En una esquina polvorienta de La Paz, entre el bullicio del mercado y los gritos de los minibuses, se sentaba cada tarde un anciano con una mesita plegable y una caja de madera desgastada. No vendía frutas, ni billetes de lotería, ni baratijas turísticas.
Vendía mapas.
Pero no eran mapas comunes.
—¿A dónde van estos mapas? —le preguntaban los curiosos.
—Depende —respondía él, sin levantar la vista—. Algunos llevan a un lugar que perdiste. Otros, a donde aún no te has atrevido a ir.
Se llamaba Nazario. Tenía 82 años, las manos manchadas de tinta, y una caligrafía perfecta como la de los maestros antiguos. Cada mapa estaba dibujado a mano, con caminos extraños, nombres inventados, islas invisibles, cordilleras con forma de emociones. Algunos llevaban títulos como “El Desierto de las Cosas No Dichas”, “El Archipiélago del Perdón”, o “El Laberinto de los Días Que No Fueron”.
Y cada uno, en una esquina, tenía escrito: “Usar solo en caso de pérdida del alma.”
Al principio, la gente pensaba que era un artista excéntrico. Pero poco a poco, comenzaron a pasar cosas.
Un hombre que no hablaba con su hija desde hacía años le compró un mapa titulado “La Ruta del Orgullo Desinflado”. Días después, apareció con los ojos húmedos y una carta en el bolsillo: “Lo encontré. El camino estaba adentro.”
Una mujer, que había perdido a su esposo en un accidente, pidió el mapa más pequeño. Era solo una hoja con una línea y una palabra: “Vuelve.” Lo llevó al cementerio. Y después, por primera vez en meses, durmió sin pastillas.
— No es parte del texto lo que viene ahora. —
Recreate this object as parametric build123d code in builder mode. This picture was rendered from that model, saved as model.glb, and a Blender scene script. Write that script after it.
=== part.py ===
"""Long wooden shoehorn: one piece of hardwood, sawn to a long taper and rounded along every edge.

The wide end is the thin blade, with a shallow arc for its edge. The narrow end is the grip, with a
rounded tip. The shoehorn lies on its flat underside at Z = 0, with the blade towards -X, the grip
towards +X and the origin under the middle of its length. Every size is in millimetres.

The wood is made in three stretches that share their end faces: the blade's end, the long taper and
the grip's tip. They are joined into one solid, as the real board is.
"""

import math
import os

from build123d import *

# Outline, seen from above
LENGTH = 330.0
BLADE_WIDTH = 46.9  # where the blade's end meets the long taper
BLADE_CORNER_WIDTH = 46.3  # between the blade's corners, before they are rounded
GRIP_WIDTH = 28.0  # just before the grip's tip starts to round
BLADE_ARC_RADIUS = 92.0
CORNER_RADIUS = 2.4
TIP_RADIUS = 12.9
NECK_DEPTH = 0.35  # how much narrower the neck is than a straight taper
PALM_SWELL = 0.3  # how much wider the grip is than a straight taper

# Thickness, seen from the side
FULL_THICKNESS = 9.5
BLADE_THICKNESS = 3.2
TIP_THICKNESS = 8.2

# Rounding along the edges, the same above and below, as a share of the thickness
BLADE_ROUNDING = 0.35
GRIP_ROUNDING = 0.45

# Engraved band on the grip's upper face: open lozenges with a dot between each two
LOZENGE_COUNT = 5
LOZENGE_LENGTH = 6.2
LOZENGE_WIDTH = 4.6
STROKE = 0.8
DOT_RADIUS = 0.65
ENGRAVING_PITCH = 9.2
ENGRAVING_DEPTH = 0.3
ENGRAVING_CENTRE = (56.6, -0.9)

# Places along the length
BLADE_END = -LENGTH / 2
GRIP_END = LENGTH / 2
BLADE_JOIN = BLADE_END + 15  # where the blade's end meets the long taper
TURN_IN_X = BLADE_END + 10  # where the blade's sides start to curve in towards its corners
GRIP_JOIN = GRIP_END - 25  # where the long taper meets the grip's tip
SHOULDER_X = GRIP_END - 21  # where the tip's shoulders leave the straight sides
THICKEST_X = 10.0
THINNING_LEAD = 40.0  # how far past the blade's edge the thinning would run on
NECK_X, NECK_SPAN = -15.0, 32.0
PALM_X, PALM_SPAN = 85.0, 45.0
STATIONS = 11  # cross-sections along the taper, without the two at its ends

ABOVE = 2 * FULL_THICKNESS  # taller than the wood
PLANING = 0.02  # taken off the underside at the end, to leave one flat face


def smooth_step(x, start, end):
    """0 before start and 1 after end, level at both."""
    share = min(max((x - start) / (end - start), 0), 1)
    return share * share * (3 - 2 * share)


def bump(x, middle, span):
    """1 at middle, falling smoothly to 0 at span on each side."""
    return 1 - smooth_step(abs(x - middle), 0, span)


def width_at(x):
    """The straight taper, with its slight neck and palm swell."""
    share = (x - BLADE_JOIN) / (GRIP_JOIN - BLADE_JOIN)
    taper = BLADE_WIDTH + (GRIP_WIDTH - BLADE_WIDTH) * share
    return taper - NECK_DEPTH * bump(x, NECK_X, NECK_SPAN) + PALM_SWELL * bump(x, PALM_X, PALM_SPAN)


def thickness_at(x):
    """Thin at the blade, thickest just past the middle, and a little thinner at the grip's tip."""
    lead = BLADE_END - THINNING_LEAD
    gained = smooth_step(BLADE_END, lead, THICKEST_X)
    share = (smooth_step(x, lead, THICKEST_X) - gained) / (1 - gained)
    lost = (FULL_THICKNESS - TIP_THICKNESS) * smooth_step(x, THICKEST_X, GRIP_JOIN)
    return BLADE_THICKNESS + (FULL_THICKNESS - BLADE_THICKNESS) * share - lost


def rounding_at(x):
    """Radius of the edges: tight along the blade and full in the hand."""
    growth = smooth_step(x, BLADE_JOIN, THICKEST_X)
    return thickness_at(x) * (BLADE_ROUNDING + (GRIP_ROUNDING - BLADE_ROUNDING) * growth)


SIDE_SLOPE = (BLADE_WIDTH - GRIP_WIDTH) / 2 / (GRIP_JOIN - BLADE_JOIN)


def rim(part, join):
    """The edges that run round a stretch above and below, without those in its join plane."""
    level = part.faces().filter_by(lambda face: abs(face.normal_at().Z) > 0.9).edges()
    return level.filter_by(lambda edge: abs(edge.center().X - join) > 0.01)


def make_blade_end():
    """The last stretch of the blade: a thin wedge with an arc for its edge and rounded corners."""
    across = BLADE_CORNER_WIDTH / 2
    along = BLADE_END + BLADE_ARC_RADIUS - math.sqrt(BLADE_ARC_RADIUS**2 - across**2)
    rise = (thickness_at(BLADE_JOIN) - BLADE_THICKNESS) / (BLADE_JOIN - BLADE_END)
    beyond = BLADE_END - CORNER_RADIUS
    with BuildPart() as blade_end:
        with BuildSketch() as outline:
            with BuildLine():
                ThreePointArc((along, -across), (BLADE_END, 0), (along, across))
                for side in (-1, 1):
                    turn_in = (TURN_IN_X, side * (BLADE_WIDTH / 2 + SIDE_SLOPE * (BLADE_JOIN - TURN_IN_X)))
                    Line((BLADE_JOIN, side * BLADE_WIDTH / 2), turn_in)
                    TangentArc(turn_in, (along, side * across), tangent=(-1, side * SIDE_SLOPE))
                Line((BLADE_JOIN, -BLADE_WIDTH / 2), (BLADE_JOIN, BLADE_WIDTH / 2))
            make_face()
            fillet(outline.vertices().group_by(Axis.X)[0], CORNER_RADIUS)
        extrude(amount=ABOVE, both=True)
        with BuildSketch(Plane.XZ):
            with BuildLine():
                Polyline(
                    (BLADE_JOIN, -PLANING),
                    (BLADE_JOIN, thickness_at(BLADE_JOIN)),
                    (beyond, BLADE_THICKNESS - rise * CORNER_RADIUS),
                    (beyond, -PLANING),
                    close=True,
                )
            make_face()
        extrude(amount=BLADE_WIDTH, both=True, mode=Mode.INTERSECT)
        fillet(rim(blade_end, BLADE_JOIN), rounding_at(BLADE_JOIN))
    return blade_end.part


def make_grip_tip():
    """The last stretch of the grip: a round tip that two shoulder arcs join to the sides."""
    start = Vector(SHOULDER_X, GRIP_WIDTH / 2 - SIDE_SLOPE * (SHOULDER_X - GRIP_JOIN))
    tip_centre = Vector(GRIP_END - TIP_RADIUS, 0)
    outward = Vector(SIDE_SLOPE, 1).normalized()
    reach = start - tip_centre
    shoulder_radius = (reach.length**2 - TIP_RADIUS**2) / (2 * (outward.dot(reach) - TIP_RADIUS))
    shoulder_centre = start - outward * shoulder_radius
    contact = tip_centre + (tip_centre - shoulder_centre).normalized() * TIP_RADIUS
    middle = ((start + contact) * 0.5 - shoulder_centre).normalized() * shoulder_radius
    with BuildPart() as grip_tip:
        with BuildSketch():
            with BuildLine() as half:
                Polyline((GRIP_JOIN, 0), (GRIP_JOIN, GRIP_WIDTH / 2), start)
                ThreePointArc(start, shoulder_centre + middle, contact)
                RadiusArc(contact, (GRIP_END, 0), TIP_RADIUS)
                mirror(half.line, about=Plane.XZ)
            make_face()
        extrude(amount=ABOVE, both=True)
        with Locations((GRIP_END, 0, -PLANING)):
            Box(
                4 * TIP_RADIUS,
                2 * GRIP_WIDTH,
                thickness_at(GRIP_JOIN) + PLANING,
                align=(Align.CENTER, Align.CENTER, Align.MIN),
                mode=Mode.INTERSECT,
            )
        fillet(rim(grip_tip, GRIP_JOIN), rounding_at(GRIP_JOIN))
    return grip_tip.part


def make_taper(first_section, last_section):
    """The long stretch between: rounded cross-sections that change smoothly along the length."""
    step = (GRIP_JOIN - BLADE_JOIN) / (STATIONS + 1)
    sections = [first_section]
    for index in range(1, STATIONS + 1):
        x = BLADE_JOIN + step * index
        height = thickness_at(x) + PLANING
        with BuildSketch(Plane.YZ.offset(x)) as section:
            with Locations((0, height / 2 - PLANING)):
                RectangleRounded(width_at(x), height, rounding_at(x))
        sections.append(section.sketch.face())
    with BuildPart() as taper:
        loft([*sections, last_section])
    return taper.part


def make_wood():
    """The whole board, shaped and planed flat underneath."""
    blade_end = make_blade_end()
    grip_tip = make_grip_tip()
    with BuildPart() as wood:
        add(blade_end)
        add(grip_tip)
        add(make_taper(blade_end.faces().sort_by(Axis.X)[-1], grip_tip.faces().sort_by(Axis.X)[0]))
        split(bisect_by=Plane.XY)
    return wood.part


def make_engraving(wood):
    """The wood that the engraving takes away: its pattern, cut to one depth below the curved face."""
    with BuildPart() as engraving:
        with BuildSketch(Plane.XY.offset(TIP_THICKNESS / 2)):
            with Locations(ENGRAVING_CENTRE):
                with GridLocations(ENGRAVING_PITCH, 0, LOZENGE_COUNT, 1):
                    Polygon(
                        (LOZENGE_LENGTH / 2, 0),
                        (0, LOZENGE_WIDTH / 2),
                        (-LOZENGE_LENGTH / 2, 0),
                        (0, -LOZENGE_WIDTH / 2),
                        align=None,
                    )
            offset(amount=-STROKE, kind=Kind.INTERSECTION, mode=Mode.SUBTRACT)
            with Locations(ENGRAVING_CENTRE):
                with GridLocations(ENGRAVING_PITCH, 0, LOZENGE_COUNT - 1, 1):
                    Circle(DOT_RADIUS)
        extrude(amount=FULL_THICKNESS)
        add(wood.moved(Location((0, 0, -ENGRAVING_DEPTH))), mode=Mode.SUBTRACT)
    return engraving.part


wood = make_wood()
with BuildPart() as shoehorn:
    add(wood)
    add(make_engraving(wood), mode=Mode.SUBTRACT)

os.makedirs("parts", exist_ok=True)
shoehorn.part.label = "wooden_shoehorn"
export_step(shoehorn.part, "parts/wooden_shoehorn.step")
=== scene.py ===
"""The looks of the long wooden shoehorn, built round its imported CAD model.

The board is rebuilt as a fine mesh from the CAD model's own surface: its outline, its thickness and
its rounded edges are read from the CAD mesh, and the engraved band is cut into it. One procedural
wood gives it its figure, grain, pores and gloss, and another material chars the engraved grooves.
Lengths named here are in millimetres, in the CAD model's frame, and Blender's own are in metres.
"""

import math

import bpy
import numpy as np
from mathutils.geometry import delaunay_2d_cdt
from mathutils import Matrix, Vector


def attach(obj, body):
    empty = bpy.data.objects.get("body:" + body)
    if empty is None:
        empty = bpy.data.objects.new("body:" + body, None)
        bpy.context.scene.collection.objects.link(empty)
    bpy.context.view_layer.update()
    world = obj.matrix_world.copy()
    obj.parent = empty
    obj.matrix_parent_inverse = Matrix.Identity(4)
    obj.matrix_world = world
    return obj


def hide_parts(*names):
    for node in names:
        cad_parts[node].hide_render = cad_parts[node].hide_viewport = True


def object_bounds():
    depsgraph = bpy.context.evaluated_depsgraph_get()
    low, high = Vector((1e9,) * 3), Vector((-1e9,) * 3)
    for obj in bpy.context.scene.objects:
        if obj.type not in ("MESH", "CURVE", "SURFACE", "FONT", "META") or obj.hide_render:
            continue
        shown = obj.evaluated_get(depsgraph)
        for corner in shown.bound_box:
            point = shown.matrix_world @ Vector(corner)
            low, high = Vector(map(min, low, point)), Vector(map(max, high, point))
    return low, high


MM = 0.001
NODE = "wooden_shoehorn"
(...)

Un niño con problemas de habla se llevó un mapa lleno de criaturas mágicas, castillos voladores y palabras inventadas. A los días, comenzó a inventar historias y a contarlas a sus compañeros con gestos y ruidos. Y todos lo entendían.
Un día, llegó Helena, una joven trabajadora social agotada de intentar cambiar el mundo con tan poco. Se acercó a Nazario con una mezcla de escepticismo y ternura.
—¿Y usted… cree que los mapas ayudan de verdad?
Nazario la miró por primera vez a los ojos.
—No son los mapas, señorita. Es lo que uno decide buscar.
Ella se sentó. Le pidió uno. El anciano sacó un pergamino diminuto, enrollado con hilo rojo.
—Este no lo abras hasta que sientas que ya no puedes más.
Ella lo guardó en su cartera. Lo llevó consigo durante meses. Lo olvidó. Hasta que una noche, en un baño de hospital, llorando de agotamiento, lo encontró por casualidad.
Lo abrió.
Solo tenía una frase:
“Todavía no has llegado. Sigue caminando. Te estás acercando.”
Helena salió del baño con una sonrisa que no había usado en semanas.
Tiempo después, cuando volvió a buscar a Nazario, él ya no estaba. Solo la mesita, la caja vacía… y un mapa pegado a la madera, titulado:
“El Lugar al que Llegan los que Nunca se Rindieron.”
Y en esa esquina, donde ya no había vendedor, la gente seguía deteniéndose. Porque hay viajes que no comienzan con un destino… sino con el valor de preguntarse a dónde realmente uno quiere ir.